STATED EXERCISE: Scan the lines below; pull out those with "that".

AVAILABLE DATA:

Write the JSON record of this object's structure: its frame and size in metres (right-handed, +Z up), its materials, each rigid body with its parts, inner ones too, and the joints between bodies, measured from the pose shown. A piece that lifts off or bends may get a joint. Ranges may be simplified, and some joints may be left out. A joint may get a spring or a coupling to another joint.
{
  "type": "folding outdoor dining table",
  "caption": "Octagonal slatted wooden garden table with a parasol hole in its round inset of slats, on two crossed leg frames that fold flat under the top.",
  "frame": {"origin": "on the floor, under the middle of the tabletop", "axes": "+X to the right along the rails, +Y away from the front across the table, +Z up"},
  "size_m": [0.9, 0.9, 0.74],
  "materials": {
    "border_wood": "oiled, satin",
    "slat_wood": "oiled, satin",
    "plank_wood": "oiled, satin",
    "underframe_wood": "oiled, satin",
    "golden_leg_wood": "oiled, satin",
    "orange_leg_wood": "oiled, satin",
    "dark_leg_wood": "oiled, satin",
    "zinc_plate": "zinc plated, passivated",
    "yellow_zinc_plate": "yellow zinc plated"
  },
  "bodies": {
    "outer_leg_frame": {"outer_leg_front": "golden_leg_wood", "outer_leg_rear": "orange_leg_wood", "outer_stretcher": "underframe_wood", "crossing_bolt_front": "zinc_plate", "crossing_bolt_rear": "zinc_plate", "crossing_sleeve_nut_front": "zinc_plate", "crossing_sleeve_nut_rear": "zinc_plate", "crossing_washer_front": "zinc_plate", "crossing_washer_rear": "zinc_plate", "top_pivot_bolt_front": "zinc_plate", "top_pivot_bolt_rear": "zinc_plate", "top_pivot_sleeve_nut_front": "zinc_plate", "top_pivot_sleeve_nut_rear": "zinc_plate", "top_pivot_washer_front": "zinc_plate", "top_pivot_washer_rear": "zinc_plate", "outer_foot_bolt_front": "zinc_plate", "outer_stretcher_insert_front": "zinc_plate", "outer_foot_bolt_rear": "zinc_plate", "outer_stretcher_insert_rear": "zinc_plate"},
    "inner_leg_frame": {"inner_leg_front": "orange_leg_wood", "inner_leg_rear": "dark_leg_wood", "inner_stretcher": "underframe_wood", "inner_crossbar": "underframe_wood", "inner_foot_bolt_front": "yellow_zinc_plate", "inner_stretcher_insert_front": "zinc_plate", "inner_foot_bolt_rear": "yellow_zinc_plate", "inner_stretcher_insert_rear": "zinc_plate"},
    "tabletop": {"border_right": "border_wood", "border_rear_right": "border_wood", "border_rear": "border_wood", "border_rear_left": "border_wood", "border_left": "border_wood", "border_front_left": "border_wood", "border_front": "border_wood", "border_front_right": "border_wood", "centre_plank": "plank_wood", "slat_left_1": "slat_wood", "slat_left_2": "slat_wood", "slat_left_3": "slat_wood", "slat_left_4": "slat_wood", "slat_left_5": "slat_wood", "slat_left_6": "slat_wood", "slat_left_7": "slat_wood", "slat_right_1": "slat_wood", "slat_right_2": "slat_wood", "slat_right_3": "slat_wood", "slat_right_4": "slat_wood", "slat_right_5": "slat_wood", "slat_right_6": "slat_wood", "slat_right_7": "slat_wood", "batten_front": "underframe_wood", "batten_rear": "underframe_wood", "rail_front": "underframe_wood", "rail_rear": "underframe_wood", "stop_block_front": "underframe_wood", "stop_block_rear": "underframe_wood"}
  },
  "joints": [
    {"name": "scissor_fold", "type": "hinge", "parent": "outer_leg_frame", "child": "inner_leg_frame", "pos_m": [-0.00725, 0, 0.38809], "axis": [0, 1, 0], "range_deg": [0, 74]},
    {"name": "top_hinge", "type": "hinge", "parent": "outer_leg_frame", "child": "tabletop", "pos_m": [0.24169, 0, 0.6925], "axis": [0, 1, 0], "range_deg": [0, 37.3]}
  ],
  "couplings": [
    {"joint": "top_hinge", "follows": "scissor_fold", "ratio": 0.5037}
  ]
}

RESULT:
Write the JSON record of this object's structure: its frame and size in metres (right-handed, +Z up), its materials, each rigid body with its parts, inner ones too, and the joints between bodies, measured from the pose shown. A piece that lifts off or bends may get a joint. Ranges may be simplified, and some joints may be left out. A joint may get a spring or a coupling to another joint.
  "caption": "Octagonal slatted wooden garden table with a parasol hole in its round inset of slats, on two crossed leg frames that fold flat under the top.",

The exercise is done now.